= GIVEN MATERIAL =
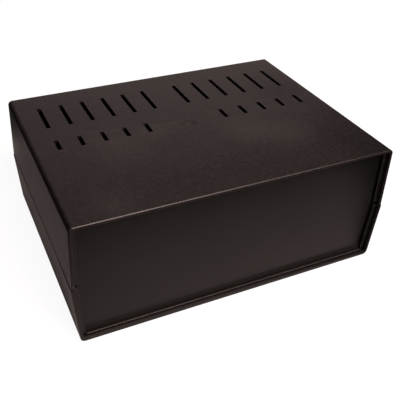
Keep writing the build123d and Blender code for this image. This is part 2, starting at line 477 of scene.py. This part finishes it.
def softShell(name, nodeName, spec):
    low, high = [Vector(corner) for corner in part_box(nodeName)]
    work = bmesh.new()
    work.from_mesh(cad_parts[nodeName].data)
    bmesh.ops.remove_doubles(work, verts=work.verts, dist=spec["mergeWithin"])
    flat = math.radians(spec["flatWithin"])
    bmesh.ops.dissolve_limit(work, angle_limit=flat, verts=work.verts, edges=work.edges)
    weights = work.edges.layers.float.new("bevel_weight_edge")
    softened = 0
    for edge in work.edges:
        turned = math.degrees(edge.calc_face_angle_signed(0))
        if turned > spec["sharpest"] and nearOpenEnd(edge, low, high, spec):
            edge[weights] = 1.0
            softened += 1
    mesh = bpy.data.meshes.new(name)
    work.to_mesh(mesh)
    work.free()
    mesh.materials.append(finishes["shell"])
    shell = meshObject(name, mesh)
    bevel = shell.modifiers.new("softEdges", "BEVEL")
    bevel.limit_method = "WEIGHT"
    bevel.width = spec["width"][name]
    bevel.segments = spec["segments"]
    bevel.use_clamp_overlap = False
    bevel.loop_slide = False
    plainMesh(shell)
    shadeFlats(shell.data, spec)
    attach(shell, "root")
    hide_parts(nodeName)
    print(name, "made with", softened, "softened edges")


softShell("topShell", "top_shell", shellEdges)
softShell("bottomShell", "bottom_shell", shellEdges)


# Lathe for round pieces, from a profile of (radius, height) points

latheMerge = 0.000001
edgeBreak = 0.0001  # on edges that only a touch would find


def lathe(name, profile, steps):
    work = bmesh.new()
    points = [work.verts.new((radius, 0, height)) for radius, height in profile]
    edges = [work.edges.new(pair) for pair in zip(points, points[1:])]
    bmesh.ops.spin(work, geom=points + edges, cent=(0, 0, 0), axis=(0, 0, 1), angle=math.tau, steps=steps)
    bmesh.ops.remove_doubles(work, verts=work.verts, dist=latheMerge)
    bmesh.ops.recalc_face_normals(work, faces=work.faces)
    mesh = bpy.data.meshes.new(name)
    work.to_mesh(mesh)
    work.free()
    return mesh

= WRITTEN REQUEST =
All of the lines above need to be given again exactly.

= SOLVED PROBLEM =
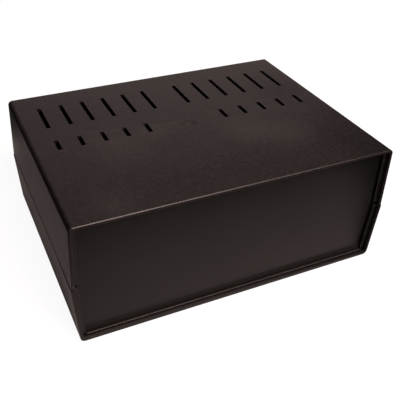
Keep writing the build123d and Blender code for this image. This is part 2, starting at line 477 of scene.py. This part finishes it.
def softShell(name, nodeName, spec):
    low, high = [Vector(corner) for corner in part_box(nodeName)]
    work = bmesh.new()
    work.from_mesh(cad_parts[nodeName].data)
    bmesh.ops.remove_doubles(work, verts=work.verts, dist=spec["mergeWithin"])
    flat = math.radians(spec["flatWithin"])
    bmesh.ops.dissolve_limit(work, angle_limit=flat, verts=work.verts, edges=work.edges)
    weights = work.edges.layers.float.new("bevel_weight_edge")
    softened = 0
    for edge in work.edges:
        turned = math.degrees(edge.calc_face_angle_signed(0))
        if turned > spec["sharpest"] and nearOpenEnd(edge, low, high, spec):
            edge[weights] = 1.0
            softened += 1
    mesh = bpy.data.meshes.new(name)
    work.to_mesh(mesh)
    work.free()
    mesh.materials.append(finishes["shell"])
    shell = meshObject(name, mesh)
    bevel = shell.modifiers.new("softEdges", "BEVEL")
    bevel.limit_method = "WEIGHT"
    bevel.width = spec["width"][name]
    bevel.segments = spec["segments"]
    bevel.use_clamp_overlap = False
    bevel.loop_slide = False
    plainMesh(shell)
    shadeFlats(shell.data, spec)
    attach(shell, "root")
    hide_parts(nodeName)
    print(name, "made with", softened, "softened edges")


softShell("topShell", "top_shell", shellEdges)
softShell("bottomShell", "bottom_shell", shellEdges)


# Lathe for round pieces, from a profile of (radius, height) points

latheMerge = 0.000001
edgeBreak = 0.0001  # on edges that only a touch would find


def lathe(name, profile, steps):
    work = bmesh.new()
    points = [work.verts.new((radius, 0, height)) for radius, height in profile]
    edges = [work.edges.new(pair) for pair in zip(points, points[1:])]
    bmesh.ops.spin(work, geom=points + edges, cent=(0, 0, 0), axis=(0, 0, 1), angle=math.tau, steps=steps)
    bmesh.ops.remove_doubles(work, verts=work.verts, dist=latheMerge)
    bmesh.ops.recalc_face_normals(work, faces=work.faces)
    mesh = bpy.data.meshes.new(name)
    work.to_mesh(mesh)
    work.free()
    return mesh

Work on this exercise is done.